Roberts is appropriately cautious when approaching the question of possible homoerotic overtones in the Conrad texts—a subject lately broached at times without sufficient care. In chapter 6, for example, he challenges Sedgwick's suggestion that Kirylo Razumov's heterosexual desire for Natalie Haldin in Under Western Eyes is "a perfunctory detour on the way to a closer, but homophobically proscribed, bonding" with her brother Victor Haldin: "There are no evident overtones of the sexual in Razumov's response to Haldin" (145). In chapter 8, Roberts takes Jeffrey Meyers to task more directly for claiming that in Victory Heyst and Morrison clearly have "a homosexual friendship," that Heyst "never desires Lena" sexually, and (in a "yet more dubious assertion") that because of her previous sexual experience Lena has "a great deal in common" with the vicious Ricardo (205). Roberts's most intriguing discussion of "the haze of ambiguity and transgression that Conrad creates around questions of sexuality" (as he wrote about Victory) comes in chapter 5, in response to Nina Pelikan Strauss's mention of Marlow's feeling for Kurtz, "a love that strikes [Marlow] with horror, " as an example of "men's passionate love for one another" (205, 130). While finding plenty of subtle suggestions of male-male desire in Heart of Darkness, Roberts refrains from reading the novella as "primarily about repressed homosexual desire" (131). Rather "the relationship between Marlow and Kurtz takes place within a whole matrix of intermale relationships involving competitiveness, desire, bonding, the sharing and appropriation of power and knowledge" as well as the exclusion of women from such power and knowledge and the imperialist adventure (131). The chapter concludes with interesting speculation about the implications of Marlow's encounter with the Intended, based on Sedgwick's extension of the Freudian "homophobic regime of utterance" ranging from "I [a man] do not love him—I hate him" through "I do not love him; she loves him" to "I do not love him, I am him." (135–6)

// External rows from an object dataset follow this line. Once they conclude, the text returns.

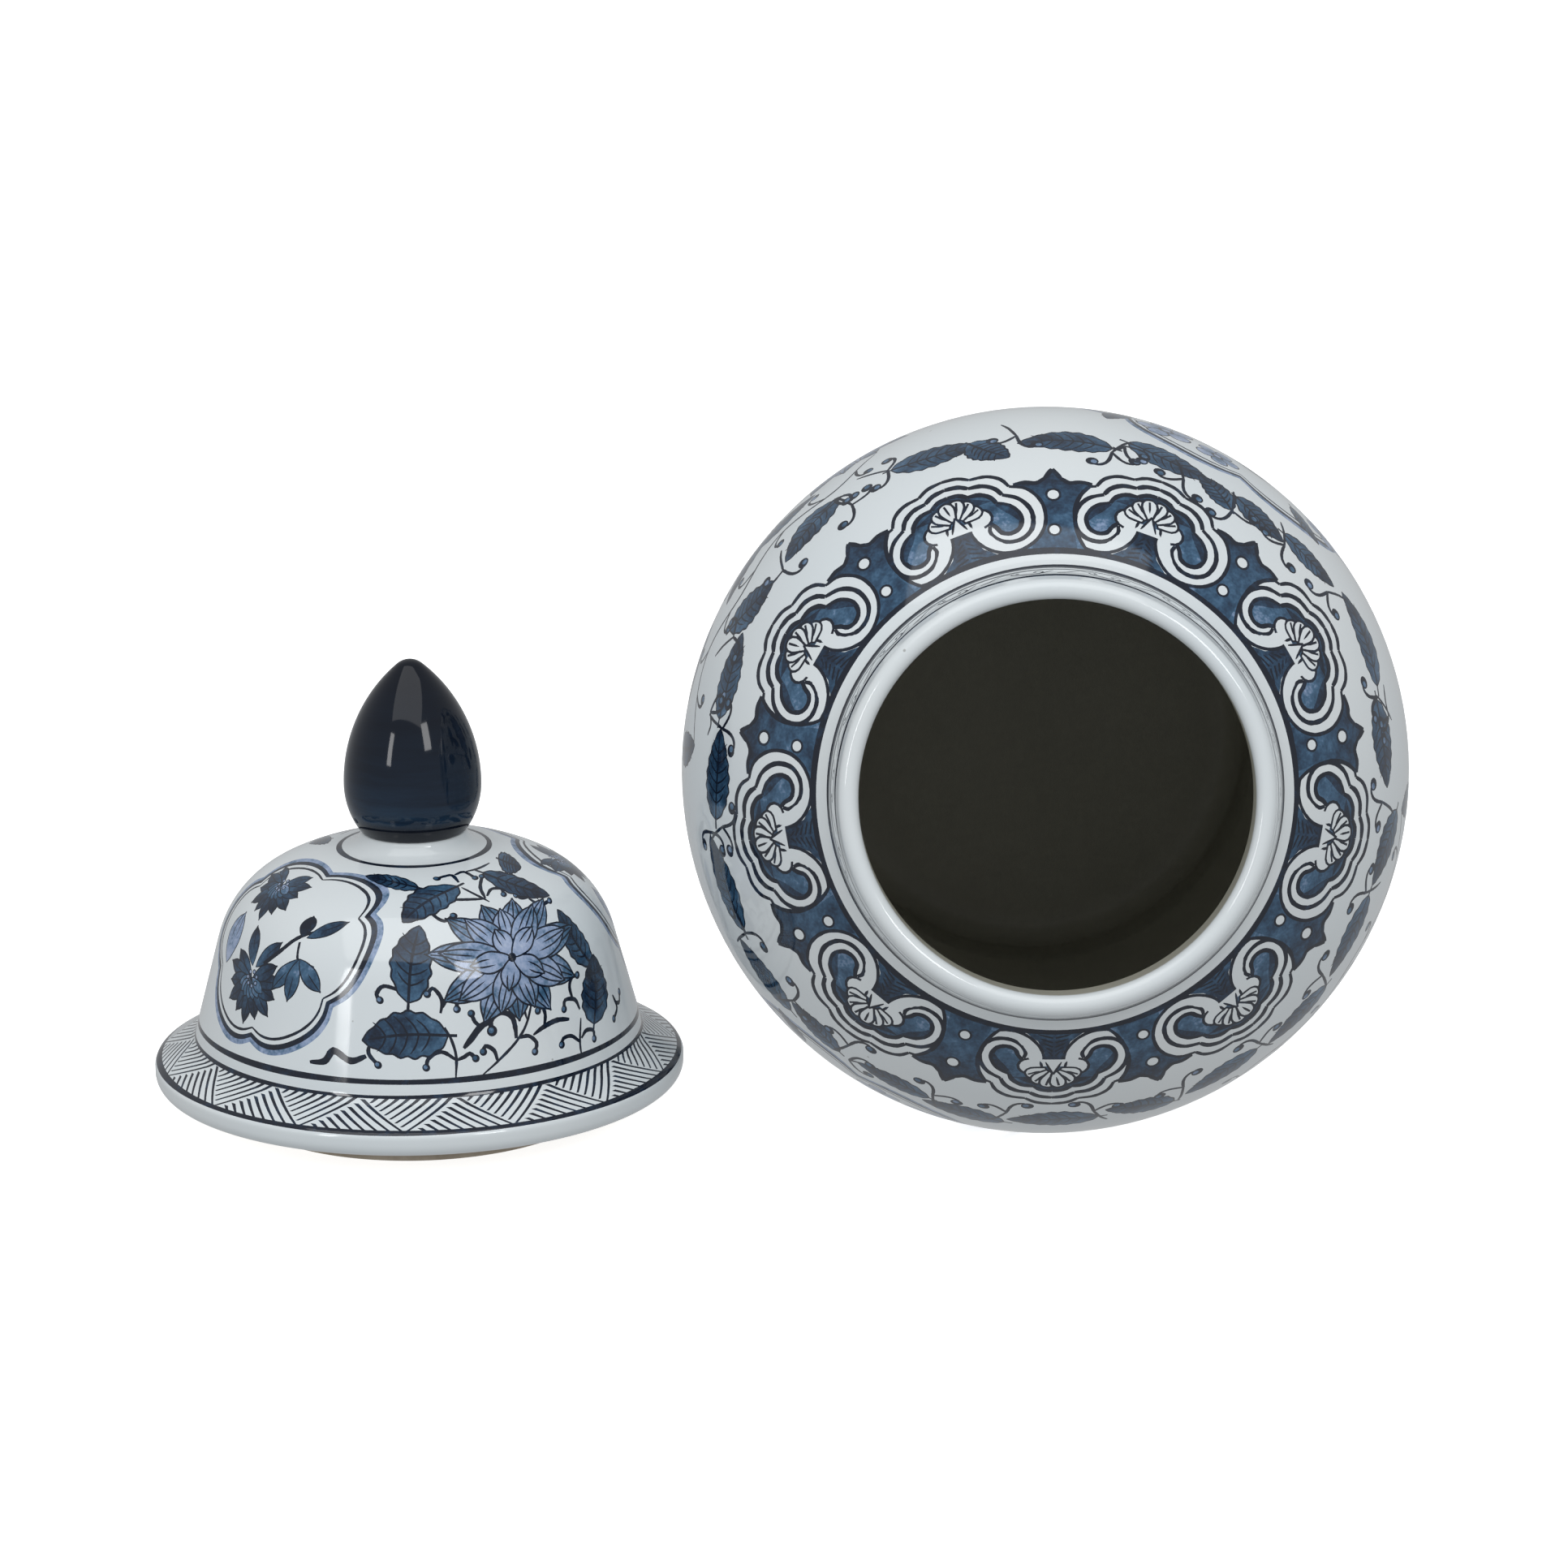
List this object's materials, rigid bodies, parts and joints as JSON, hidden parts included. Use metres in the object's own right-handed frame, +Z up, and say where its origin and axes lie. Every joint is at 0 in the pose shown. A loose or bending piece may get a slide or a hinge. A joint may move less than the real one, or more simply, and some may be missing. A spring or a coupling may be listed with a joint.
{
  "type": "ginger jar",
  "caption": "Lidded baluster ginger jar lying on its side with its domed lid and bud knob standing beside it",
  "frame": {"origin": "on the floor under the middle of the pair as it lies: jar on its side, lid standing to its left", "axes": "+Z up from the floor, +X from the lid to the jar, the jar's mouth faces -Y and is tipped up by its lean"},
  "size_m": [0.4538, 0.3474, 0.2594],
  "materials": {
    "jar_porcelain": "glossy",
    "lid_porcelain": "glossy",
    "cobalt_glaze": "glossy"
  },
  "bodies": {
    "jar": {"jar_body": "jar_porcelain"},
    "lid": {"lid_shell": "lid_porcelain", "lid_knob": "cobalt_glaze"}
  },
  "joints": [
    {"name": "lid_lift", "type": "slide", "parent": "jar", "child": "lid", "axis": [0, 0, 1], "range_m": [0, 0.28]}
  ]
}
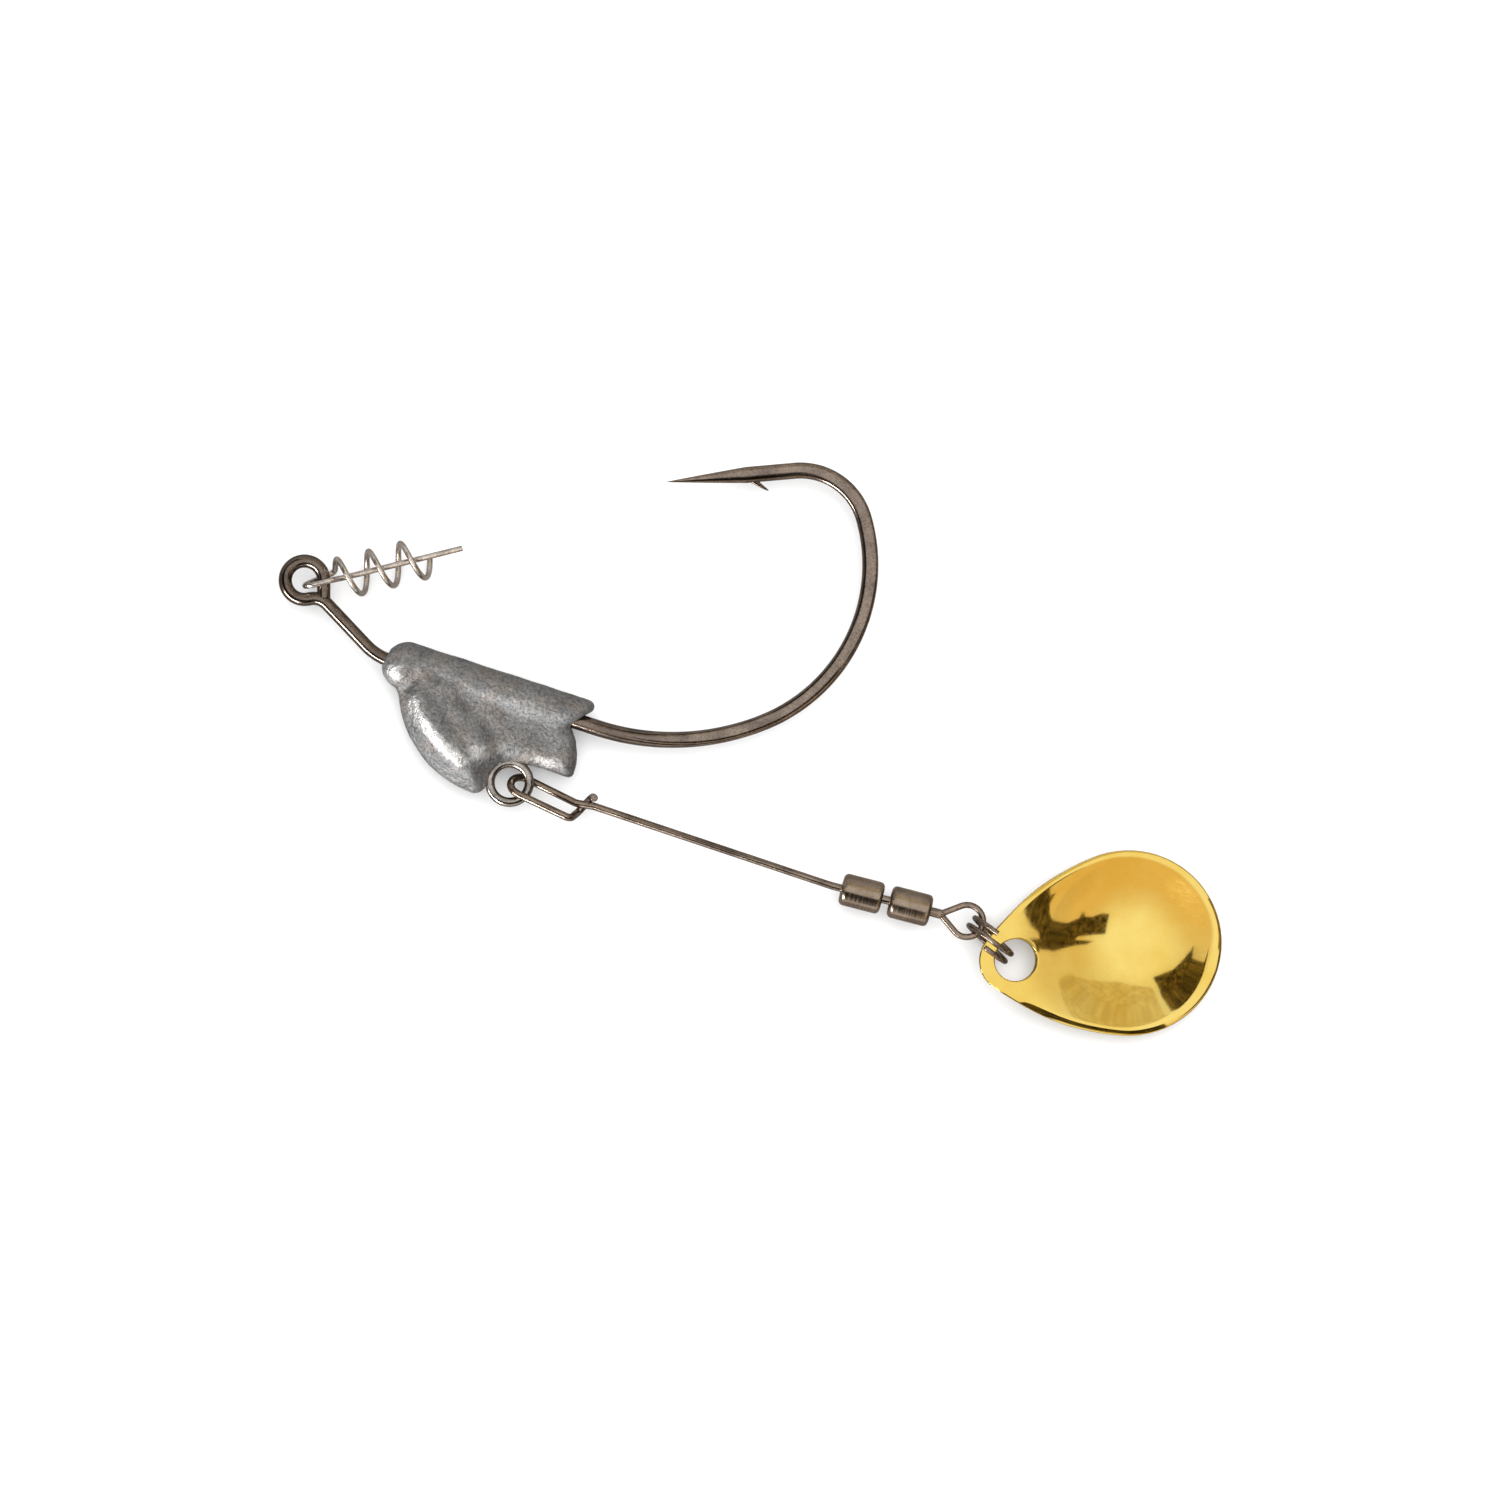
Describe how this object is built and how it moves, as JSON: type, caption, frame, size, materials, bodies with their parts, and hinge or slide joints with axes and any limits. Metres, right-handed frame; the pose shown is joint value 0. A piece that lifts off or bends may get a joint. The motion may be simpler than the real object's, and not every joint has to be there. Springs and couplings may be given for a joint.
{
  "type": "spoon lure",
  "caption": "Weighted swimbait hook with a coil bait keeper and a small spoon blade that spins on a clip-on wire arm under the belly.",
  "frame": {"origin": "centre of the hook's line eye, in the plane of the hook", "axes": "+X along the straight shank from the eye's end towards the bend, +Y in the plane of the hook towards the point, +Z square to that plane; the part is stored lying on its side, so -Z is down"},
  "size_m": [0.1064, 0.0477, 0.006],
  "materials": {
    "hook_wire": "black nickel, slightly brushed",
    "cast_lead": "bare cast lead, grainy with burnished patches",
    "bright_wire": "bright drawn stainless wire",
    "arm_wire": "black nickel, polished",
    "barrel_plating": "black nickel over brass, polished",
    "ring_wire": "black nickel, polished",
    "gold_plate": "gold plated and mirror polished"
  },
  "bodies": {
    "root": {"hook": "hook_wire", "belly_weight": "cast_lead", "hanger_loop": "bright_wire"},
    "keeper": {"bait_keeper": "bright_wire"},
    "arm": {"clip_arm": "arm_wire"},
    "front_barrel": {"front_barrel": "barrel_plating"},
    "link": {"swivel_link": "arm_wire"},
    "rear_barrel": {"rear_barrel": "barrel_plating"},
    "eye": {"swivel_eye": "arm_wire"},
    "ring": {"split_ring": "ring_wire"},
    "blade": {"blade": "gold_plate"}
  },
  "joints": [
    {"name": "keeper_swing", "type": "hinge", "parent": "root", "child": "keeper", "pos_m": [0, 0, 0], "axis": [0, 0, 1], "range_deg": [-20, 260]},
    {"name": "arm_swing", "type": "hinge", "parent": "root", "child": "arm", "pos_m": [0.02705, -0.01355, 0], "axis": [0, 0, 1], "range_deg": [-110, 12]},
    {"name": "front_barrel_spin", "type": "hinge", "parent": "arm", "child": "front_barrel", "pos_m": [0.06582, -0.01322, 0], "axis": [0.9982, 0.0593, 0], "continuous": true},
    {"name": "link_spin", "type": "hinge", "parent": "front_barrel", "child": "link", "pos_m": [0.06844, -0.01306, 0], "axis": [0.9982, 0.0593, 0], "continuous": true},
    {"name": "rear_barrel_spin", "type": "hinge", "parent": "link", "child": "rear_barrel", "pos_m": [0.07104, -0.01291, 0], "axis": [0.9982, 0.0593, 0], "continuous": true},
    {"name": "swivel_eye_spin", "type": "hinge", "parent": "rear_barrel", "child": "eye", "pos_m": [0.07403, -0.01273, 0], "axis": [0.9982, 0.0593, 0], "continuous": true},
    {"name": "split_ring_swing", "type": "hinge", "parent": "eye", "child": "ring", "pos_m": [0.07721, -0.01254, 0], "axis": [0, 0, 1], "range_deg": [-90, 90]},
    {"name": "blade_flap", "type": "hinge", "parent": "ring", "child": "blade", "pos_m": [0.08013, -0.01364, 0], "axis": [-0.3665, -0.9304, 0], "range_deg": [-75, 60]}
  ]
}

In the introduction, Roberts promises to emphasize "narrative self-consciousness [ . . . as one of] the most distinctively modernist features of Conrad's technique," which often foregrounds "the acts of narrating and listening or reading" in ways that raise epistemological questions [End Page 90] (7). Roberts delivers on this promise in a variety of ways. Virtually all chapters contain shrewd analyses of narrative points of view, frequently making use of the tools of cinema criticism. In chapter 1, Roberts points out the difficulty of knowing the "moral and political stance of the implied author," and thus the extent to which the protagonists of Conrad's first two novels are ironized (24). In a helpful discussion of free indirect discourse in the same chapter, he charges Ruth Nadelhaft with understating "the complicity of the narrative voice with some of the attitudes which it ironizes" (28). Elsewhere, he notes how the perspective of the narrator of The Secret Agent sometimes merges with that of "singularly unsympathetic characters" such as Vladimir and the Professor (84). Roberts concludes his discussion of The Arrow of Gold (subtitled "A Story between two Notes") with a suggestive commentary on the fact that the woman whose curiosity about the narrator called this narrative into being (according to the "First Note") is not mentioned in the closing "Second Note": Conrad here "fails to develop the possibilities for a radical revision of the structures of gender exclusion which are present in 'Heart of Darkness'" (185–6).

That sentence, along with the excellent summing-up paragraphs at the ends of most of the book's chapters, suggests the possibilities for a larger, more sustained argument on the theme of Conrad and masculinity which Roberts might have made, had the citations of theoretical sources been more subdued and more at the service of critical interpretation. This reservation aside, Conrad and Masculinity is a fascinating and informative study, based on an extraordinarily wide grasp of gender theory. It is a book that all Conrad scholars interested in the implications of gender in the author's work—and it is hard to imagine why one would not be—need to know.